To be clear, I have no qualms about that. I was a Francophile and loved everything French. That’s why I moved here from Canada 10 years ago. 

But compare that to the jarringly racist language I’ve heard French people use towards the Chinese, incidentally one of their biggest tourism markets in terms of spending. 

It’s been more than five years now, but I will never forget the moment in the office kitchen when a former colleague used the word “dirty” while talking about the Chinese. She ostensibly thought I wouldn’t be offended as I’m Korean Canadian. But as the coronavirus outbreak has clearly shown, for many non-Asians, there’s little to separate a Korean person from a Chinese, and a Vietnamese person from a Filipino.

In such a short time, what remained of our status as integrated members of society has been wiped out. Almost overnight, Britons of Chinese descent who were born and raised in the UK and have never set foot in China; Canadians of Korean descent; and American citizens of Filipino descent have suddenly all become tourists from China.

I’ve lived through this before, in Toronto during the SARS epidemic in 2003. Then too, a group of teenagers boarded my subway car and coughed “SARS” in my direction. I called them out and managed to shame them into silence. 

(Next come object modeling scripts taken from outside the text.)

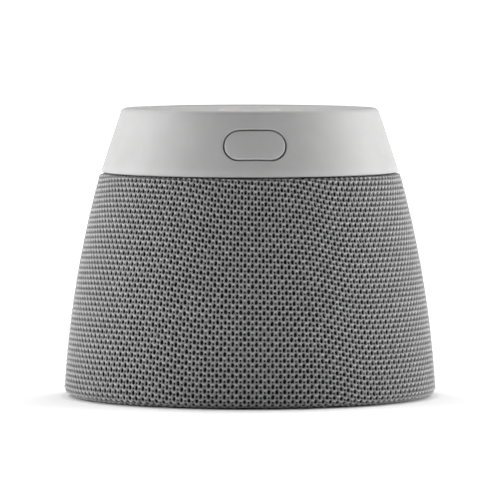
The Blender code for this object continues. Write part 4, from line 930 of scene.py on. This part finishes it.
def make_knit():
    """The whole knit as one grid of welded cells, split into sectors that keep its shared normals."""
    cell, kinds, triangles = knit_cell()
    row_height = PATH_LENGTH / KNIT_ROWS
    rows = np.arange(-3, KNIT_ROWS + 4)
    columns = np.arange(KNIT_COLUMNS)
    row_grid, column_grid = (grid.ravel() for grid in np.meshgrid(rows, columns, indexing="ij"))
    stagger = 0.5 * (row_grid % 2)

    middle_u = column_grid + stagger
    middle_angle = middle_u / KNIT_COLUMNS * 2 * math.pi - math.pi
    middle_s = (row_grid + 0.5) * row_height
    middle_s = middle_s + drift_at(middle_angle, middle_s / PATH_LENGTH)
    kept = (middle_s > -0.4 * row_height) & (middle_s < PATH_LENGTH + 0.4 * row_height)
    row_grid, column_grid, stagger = row_grid[kept], column_grid[kept], stagger[kept]
    count = len(row_grid)

    wide = 1 + 0.10 * rng.standard_normal(count)
    tall = 1 + 0.07 * rng.standard_normal(count)
    shift_u = 0.008 * rng.standard_normal(count)
    shift_v = 0.012 * rng.standard_normal(count)
    lean = 0.05 + 0.07 * rng.standard_normal(count)
    small = np.clip(1.12 + 0.16 * rng.standard_normal(count), 0.7, 1.25)
    small_floor = np.clip(0.55 + 0.10 * rng.standard_normal(count), 0.35, 0.8) * MM
    u = np.repeat(cell[None, :, 0], count, 0)
    v = np.repeat(cell[None, :, 1], count, 0)
    big = (kinds == BIG_FLOOR) | (kinds == BIG_EDGE)
    u[:, big] = u[:, big] * np.clip(wide, 0.78, 1.15)[:, None] + lean[:, None] * v[:, big] + shift_u[:, None]
    v[:, big] = v[:, big] * np.clip(tall, 0.85, 1.04)[:, None] + shift_v[:, None]
    tiny = (kinds == SMALL_FLOOR) | (kinds == SMALL_EDGE)
    u[:, tiny] = SMALL_PLACE[0] + (u[:, tiny] - SMALL_PLACE[0]) * small[:, None] + shift_v[:, None]
    v[:, tiny] = SMALL_PLACE[1] + (v[:, tiny] - SMALL_PLACE[1]) * small[:, None] + shift_u[:, None]
    rise = knit_rise(u, v)
    rise[:, kinds == BIG_FLOOR] = -BIG_HOLE_DEPTH
    rise[:, kinds == SMALL_FLOOR] = -small_floor[:, None]

    across = column_grid[:, None] + stagger[:, None] + u
    along = (row_grid[:, None] + 0.5 + v) * row_height
    angle = across / KNIT_COLUMNS * 2 * math.pi - math.pi
    drifted = along + drift_at(angle.ravel(), (along / PATH_LENGTH).ravel()).reshape(along.shape)
    points = on_sleeve(angle.ravel(), drifted.ravel(), rise.ravel())

    keys = np.arange(points.shape[0]).reshape(u.shape) + LOOSE_KEYS
    edge = kinds == BORDER
    around = 4 * KNIT_COLUMNS
    quarters = np.round((column_grid[:, None] + stagger[:, None] + cell[None, edge, 0]) * 4).astype(int)
    levels = np.round((row_grid[:, None] + 4 + cell[None, edge, 1]) * 4).astype(int)
    keys[:, edge] = quarters % around + levels * around
    _, first, index = np.unique(keys.ravel(), return_index=True, return_inverse=True)
    index = index.reshape(u.shape)
    welded = points[first]
    # height carries the yarn's painted shade: 0 is darkest, down in the holes, and 1 is palest, on the knots.
    height = np.interp(rise.ravel()[first], PAINTED_SHADE_RISES, (0, 1))
    faces = index[:, triangles]

    spread = welded[faces.reshape(-1, 3)]
    crosses = np.cross(spread[:, 1] - spread[:, 0], spread[:, 2] - spread[:, 0])
    normals = np.zeros_like(welded)
    for corner in range(3):
        np.add.at(normals, faces.reshape(-1, 3)[:, corner], crosses)
    normals /= np.maximum(np.linalg.norm(normals, axis=1), 1e-20)[:, None]

    pieces = []
    per_sector = KNIT_COLUMNS // KNIT_SECTORS
    for sector in range(KNIT_SECTORS):
        chosen = column_grid // per_sector == sector
        triangles_here = faces[chosen].reshape(-1, 3)
        used, local = np.unique(triangles_here, return_inverse=True)
        local = local.reshape(-1, 3)
        mesh = bpy.data.meshes.new(f"knit_sleeve_{sector + 1}")
        mesh.vertices.add(len(used))
        mesh.vertices.foreach_set("co", welded[used].astype(np.float32).ravel())
        mesh.loops.add(local.size)
        mesh.loops.foreach_set("vertex_index", local.astype(np.int32).ravel())
        mesh.polygons.add(len(local))
        mesh.polygons.foreach_set("loop_start", np.arange(0, local.size, 3, dtype=np.int32))
        mesh.polygons.foreach_set("use_smooth", np.ones(len(local), bool))
        mesh.update(calc_edges=True)
        # Per-point height, which the fabric look turns into painted shade and highlight.
        attribute = mesh.attributes.new("height", "FLOAT", "POINT")
        attribute.data.foreach_set("value", height[used].astype(np.float32))
        layer = mesh.uv_layers.new(name="OFBake")
        corner_u = across[chosen][:, triangles].ravel() / per_sector - sector
        corner_v = drifted[chosen][:, triangles].ravel() / PATH_LENGTH
        pairs = np.stack((corner_u, corner_v), 1) * (1 - 2 * np.array(UV_MARGINS)) + UV_MARGINS
        layer.data.foreach_set("uv", pairs.astype(np.float32).ravel())
        mesh.normals_split_custom_set_from_vertices(normals[used].astype(np.float32))
        mesh.materials.append(looks["fabric"])
        made = bpy.data.objects.new(mesh.name, mesh)
        bpy.context.scene.collection.objects.link(made)
        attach(made, "housing")
        pieces.append(made)
    return pieces


def make_sleeve():
    """Dark backing stretched over the grille frame, with the open knit in front of it."""
    knit = make_knit()
    lengths = np.linspace(BACKING_EDGE, PATH_LENGTH - BACKING_EDGE, BACKING_ROWS)
    angles = np.arange(BACKING_SIDES) * 2 * math.pi / BACKING_SIDES
    angle, length = (grid.ravel() for grid in np.meshgrid(angles, lengths, indexing="xy"))
    points = on_sleeve(angle, length, -BACKING_DEPTH)
    backing = add_piece(
        "sleeve_backing", points, bands(BACKING_ROWS, BACKING_SIDES), "fabric", stands_for=("fabric_sleeve",),
        look="sleeve_backing",
    )


# ---------------------------------------------------------------- studio

def make_world():
    """White backdrop; the room is dimmer on the camera's side than behind the speaker."""
    world = bpy.data.worlds.new("studio")
    bpy.context.scene.world = world
    world.use_nodes = True
    tree = world.node_tree
    tree.nodes.clear()
    output = tree.nodes.new("ShaderNodeOutputWorld")
    coordinates = tree.nodes.new("ShaderNodeTexCoord")
    split = tree.nodes.new("ShaderNodeSeparateXYZ")
    sideways = tree.nodes.new("ShaderNodeMath")
    sideways.operation = "ABSOLUTE"
    behind = tree.nodes.new("ShaderNodeMath")
    behind.operation = "MULTIPLY_ADD"
    behind.inputs[1].default_value = ROOM_BEHIND
    behind.inputs[2].default_value = ROOM_LEVEL
    level = tree.nodes.new("ShaderNodeMath")
    level.operation = "MULTIPLY_ADD"
    level.inputs[1].default_value = ROOM_SIDES
    room = tree.nodes.new("ShaderNodeBackground")
    backdrop = tree.nodes.new("ShaderNodeBackground")
    backdrop.inputs["Strength"].default_value = BACKDROP_LEVEL
    backdrop.inputs["Color"].default_value = (1, 1, 1, 1)
    room.inputs["Color"].default_value = (1, 1, 1, 1)
    path = tree.nodes.new("ShaderNodeLightPath")
    mix = tree.nodes.new("ShaderNodeMixShader")
    tree.links.new(coordinates.outputs["Generated"], split.inputs[0])
    tree.links.new(split.outputs["X"], sideways.inputs[0])
    tree.links.new(split.outputs["Y"], behind.inputs[0])
    tree.links.new(sideways.outputs[0], level.inputs[0])
    tree.links.new(behind.outputs[0], level.inputs[2])
    tree.links.new(level.outputs[0], room.inputs["Strength"])
    tree.links.new(path.outputs["Is Camera Ray"], mix.inputs["Fac"])
    tree.links.new(room.outputs[0], mix.inputs[1])
    tree.links.new(backdrop.outputs[0], mix.inputs[2])
    tree.links.new(mix.outputs[0], output.inputs["Surface"])


def make_floor():
    mesh = bpy.data.meshes.new("floor")
    level = cad_box[0][2]
    corners = [(x * FLOOR_SIZE, y * FLOOR_SIZE, level) for x, y in ((-1, -1), (1, -1), (1, 1), (-1, 1))]
    mesh.from_pydata(corners, [], [(0, 1, 2, 3)])
    floor = bpy.data.objects.new("floor", mesh)
    bpy.context.scene.collection.objects.link(floor)
    white = Look("studio_floor", Roughness=0.9)
    white.shader.inputs["Specular IOR Level"].default_value = 0.1
    white.colour(white.noise(0.2), grey(0.86), grey(0.88))
    distance = white.node("ShaderNodeVectorMath", operation="LENGTH")
    white.feed(distance.inputs[0], white.coordinates)
    rising = white.node("ShaderNodeMath", operation="POWER")
    rising.inputs[1].default_value = FLOOR_GLOW_POWER
    white.feed(rising.inputs[0], white.ranged(distance.outputs["Value"], 0.0, FLOOR_GLOW, *FLOOR_GLOW_RANGE))
    white.feed(white.shader.inputs["Emission Strength"], rising.outputs[0])
    white.shader.inputs["Emission Color"].default_value = (1, 1, 1, 1)
    mesh.materials.append(white.material)


def add_light(name, place, size, power):
    data = bpy.data.lights.new(name, "AREA")
    data.shape = "RECTANGLE"
    data.size, data.size_y = size
    data.energy = power
    light = bpy.data.objects.new(name, data)
    light.location = place
    light.rotation_euler = (Vector(LIGHT_AIM) - Vector(place)).to_track_quat("-Z", "Y").to_euler()
    bpy.context.scene.collection.objects.link(light)


def make_studio():
    make_world()
    make_floor()
    for name, place in SIDE_LIGHTS:
        add_light(name, place, SIDE_SIZE, SIDE_POWER)
    for name, place in TOP_LIGHTS:
        add_light(name, place, TOP_SIZE, TOP_POWER)
    data = bpy.data.cameras.new("camera")
    data.lens = CAMERA_LENS
    data.sensor_width = CAMERA_SENSOR
    data.clip_end = CLIP_END
    camera = bpy.data.objects.new("camera", data)
    across = -CAMERA_DISTANCE * math.sin(CAMERA_TURN)
    away = -CAMERA_DISTANCE * math.cos(CAMERA_TURN)
    camera.location = (across, away, CAMERA_HEIGHT)
    camera.rotation_euler = (Vector((0, 0, CAMERA_AIM)) - camera.location).to_track_quat("-Z", "Y").to_euler()
    bpy.context.scene.collection.objects.link(camera)
    bpy.context.scene.camera = camera
    bpy.context.scene.view_settings.view_transform = "Standard"


make_studio()
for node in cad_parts.values():
    slots = node.data.materials
    for index, old in enumerate(slots):
        slots[index] = looks[old.name.split(".")[0]]
make_ring()
make_front_cap()
make_cover()
make_buttons()
make_light()
make_feet()
make_sleeve()
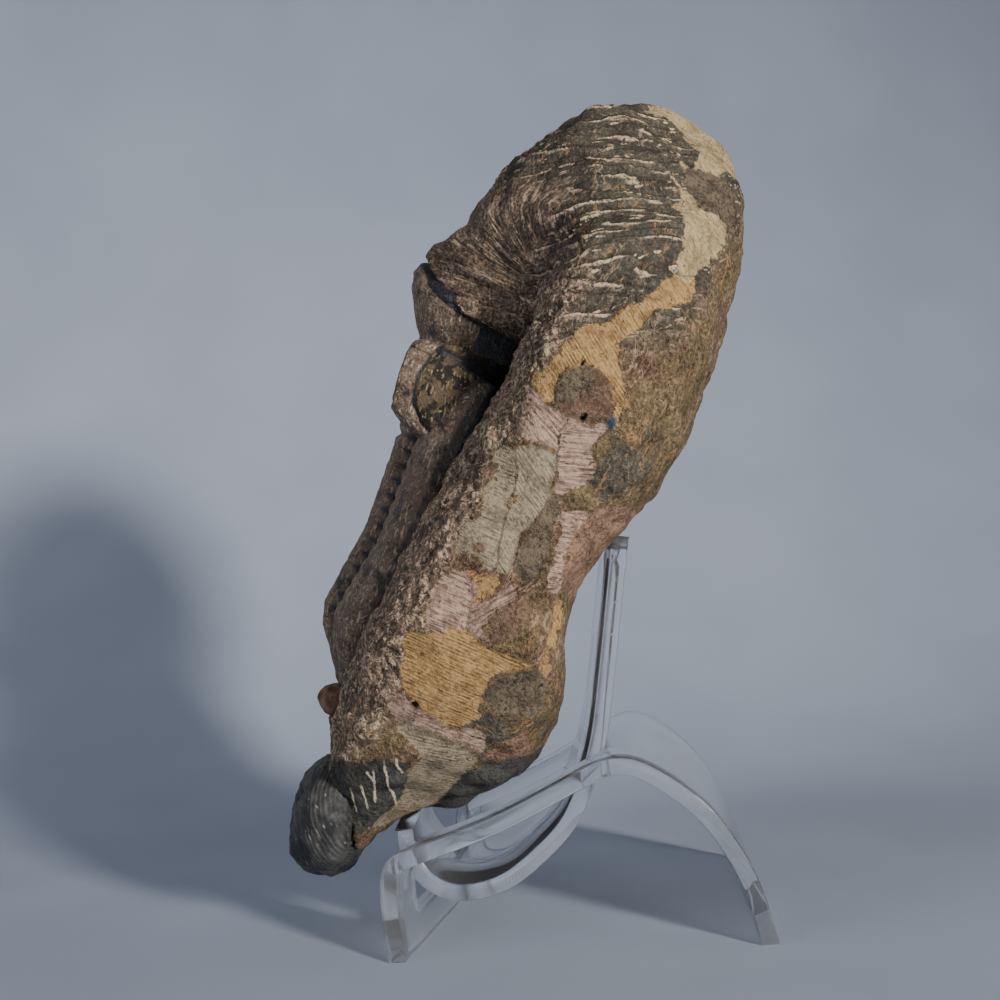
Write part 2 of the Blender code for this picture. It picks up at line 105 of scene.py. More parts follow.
def random_at(place, seed):
    """A value from 0 to 1 for each whole-number place: bits mixed by multiplying and shifting."""
    mixed = (place[..., 0] * 73856093) ^ (place[..., 1] * 19349663) ^ (place[..., 2] * 83492791)
    mixed = ((mixed ^ (seed * 2654435)) * 2246822519) & 0xFFFFFFFF
    mixed = ((mixed ^ (mixed >> 13)) * 3266489917) & 0xFFFFFFFF
    return ((mixed ^ (mixed >> 16)) & 0xFFFFFF) / 0xFFFFFF


CORNERS = [(i, j, k) for i in (0, 1) for j in (0, 1) for k in (0, 1)]


def lumps(points, size, seed):
    """Lattice noise from -1 to 1: sum over the 8 corners of random * product of the soft steps."""
    cell = points / size
    low = np.floor(cell).astype(np.int64)
    t = cell - low
    t = t * t * (3.0 - 2.0 * t)
    total = np.zeros(points.shape[:-1])
    for corner in CORNERS:
        weight = np.prod(np.where(corner, t, 1.0 - t), axis=-1)
        total += weight * random_at(low + np.array(corner), seed)
    return 2.0 * total - 1.0


def broken(points, size, seed, layers=3):
    """Rough stone from about -1 to 1: lumps, and in each layer half as large and half as high ones."""
    total = sum(lumps(points, size / 2.0 ** i, seed + i) * 0.5 ** i for i in range(layers))
    return total / (2.0 - 0.5 ** (layers - 1))


def pits(points, size, seed):
    """Distance, in cells, to the nearest of one random point in each cell of a lattice."""
    cell = points / size
    low = np.floor(cell).astype(np.int64)
    nearest = np.full(points.shape[:-1], 9.0)
    around = [(i, j, k) for i in (-1, 0, 1) for j in (-1, 0, 1) for k in (-1, 0, 1)]
    for step in around:
        place = low + np.array(step)
        point = place + np.stack([random_at(place, seed + i) for i in range(3)], axis=-1)
        nearest = np.minimum(nearest, np.linalg.norm(point - cell, axis=-1))
    return nearest


# %% [markdown]
# A surface becomes a mesh from its grid of points. The faces of a grid follow from its row and column numbers,
# and one sum over the faces, the signed volume, tells whether they point outwards.

# %% From grids to meshes


def grid_faces(index, wrap=False):
    """Quads of a grid of vertex numbers: each joins (i, j), (i, j+1), (i+1, j+1) and (i+1, j)."""
    if wrap:
        index = np.concatenate((index, index[:, :1]), axis=1)
    return np.stack((index[:-1, :-1], index[:-1, 1:], index[1:, 1:], index[1:, :-1]), axis=-1).reshape(-1, 4)


def fan(ring, tip):
    """Triangles from each side of a closed ring of vertex numbers to one tip."""
    return np.stack((ring, np.roll(ring, -1), np.full(len(ring), tip)), axis=1)


def volume(points, faces):
    """Six times the signed volume: the sum of a . (b x c) over the triangles of every face."""
    total = 0.0
    for group in faces:
        for i in range(1, group.shape[1] - 1):
            a, b, c = points[group[:, 0]], points[group[:, i]], points[group[:, i + 1]]
            total += np.einsum("ij,ij->", a, np.cross(b, c))
    return total


def make_piece(name, points, faces, finish, smooth=True):
    """Puts points in mm and lists of faces into a mesh whose faces point outwards."""
    points = points.reshape(-1, 3)
    if volume(points - points.mean(axis=0), faces) < 0.0:
        faces = [group[:, ::-1] for group in faces]
    mesh = bpy.data.meshes.new(name)
    mesh.from_pydata((points * MM).tolist(), [], [face for group in faces for face in group.tolist()])
    mesh.polygons.foreach_set("use_smooth", np.full(len(mesh.polygons), smooth))
    mesh.materials.append(finish)
    piece = bpy.data.objects.new(name, mesh)
    bpy.context.scene.collection.objects.link(piece)
    return piece


def raise_surface(piece, height):
    """Moves each vertex along its normal by a height in mm."""
    mesh = piece.data
    count = len(mesh.vertices)
    points, normals = np.empty(count * 3), np.empty(count * 3)
    mesh.vertices.foreach_get("co", points)
    mesh.vertex_normals.foreach_get("vector", normals)
    points += normals * np.repeat(height, 3) * MM
    mesh.vertices.foreach_set("co", points)
    mesh.update()


def tell(piece, name, values):
    """Gives every vertex a number that the finish can read by name."""
    layer = piece.data.attributes.new(name, "FLOAT", "POINT")
    layer.data.foreach_set("value", np.ascontiguousarray(values, dtype=np.float32).ravel())


def fit(piece, node):
    """Lets the piece ride on the stand's one body and take the place of its solid."""
    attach(piece, "root")
    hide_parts(node)
    mesh = piece.data
    mesh.calc_loop_triangles()
    print(piece.name, len(mesh.loop_triangles), "triangles")


# %% [markdown]
# The block leans in its stand, so its shape is worked out in a frame of its own: along its length from the foot,
# to the front, where the fossil lies, and in depth from side to side. One turn stands it up.

# %% The leaning frame
LEAN = math.radians(29.6)
FOOT = (-37.82, 0.06, 10.4)


def stand_up(along, front, depth):
    """x = along sin L - front cos L, y = depth, z = along cos L + front sin L, from the block's foot."""
    x = along * math.sin(LEAN) - front * math.cos(LEAN)
    z = along * math.cos(LEAN) + front * math.sin(LEAN)
    return np.stack((x, depth + 0.0 * x, z), axis=-1) + np.array(FOOT)


# %% [markdown]
# Finishes are built from nodes. These helpers add a node with its values and return one of its outputs, so a
# finish reads as a list of steps. Colours are given as the 0 to 255 numbers a paint chart uses.

# %% Node helpers


def add(tree, kind, inputs=None, out=0, **settings):
    """Adds a node, sets or links its inputs by name or number, and returns one output."""
    node = tree.nodes.new("ShaderNode" + kind)
    for key, value in settings.items():
        setattr(node, key, value)
    for key, value in (inputs or {}).items():
        if isinstance(value, bpy.types.NodeSocket):
            tree.links.new(value, node.inputs[key])
        else:
            node.inputs[key].default_value = value
    return node.outputs[out]


def paint(red, green, blue):
    """A chart colour as linear light: ((c + 0.055) / 1.055) ** 2.4."""
    chart = np.array((red, green, blue)) / 255.0
    linear = np.where(chart > 0.04045, ((chart + 0.055) / 1.055) ** 2.4, chart / 12.92)
    return (*linear.tolist(), 1.0)


def calc(tree, operation, a, b=0.0, c=0.0):
    return add(tree, "Math", {0: a, 1: b, 2: c}, operation=operation)


def mix(tree, share, below, above, way="MIX"):
    """Colour above laid over colour below by a share from 0 to 1."""
    return add(tree, "Mix", {0: share, 6: below, 7: above}, out=2, data_type="RGBA", blend_type=way)


def soft(tree, value, low, high, start=0.0, end=1.0):
    """A soft step from start at low to end at high."""
    inputs = {"Value": value, "From Min": low, "From Max": high, "To Min": start, "To Max": end}
    return add(tree, "MapRange", inputs, interpolation_type="SMOOTHSTEP")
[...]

I couldn’t do the same this time round, to the lady who seemed by all outward appearances, reasonable and cultured. But then again, I too, may have been too quick to judge. So this essay is dedicated to you, French lady who sat near the aisle in row 17 of the section amphitheatre bas at the Théâtre du Châtelet last week. You know who you are.

Vivian Song is a lifestyle editor based in Paris.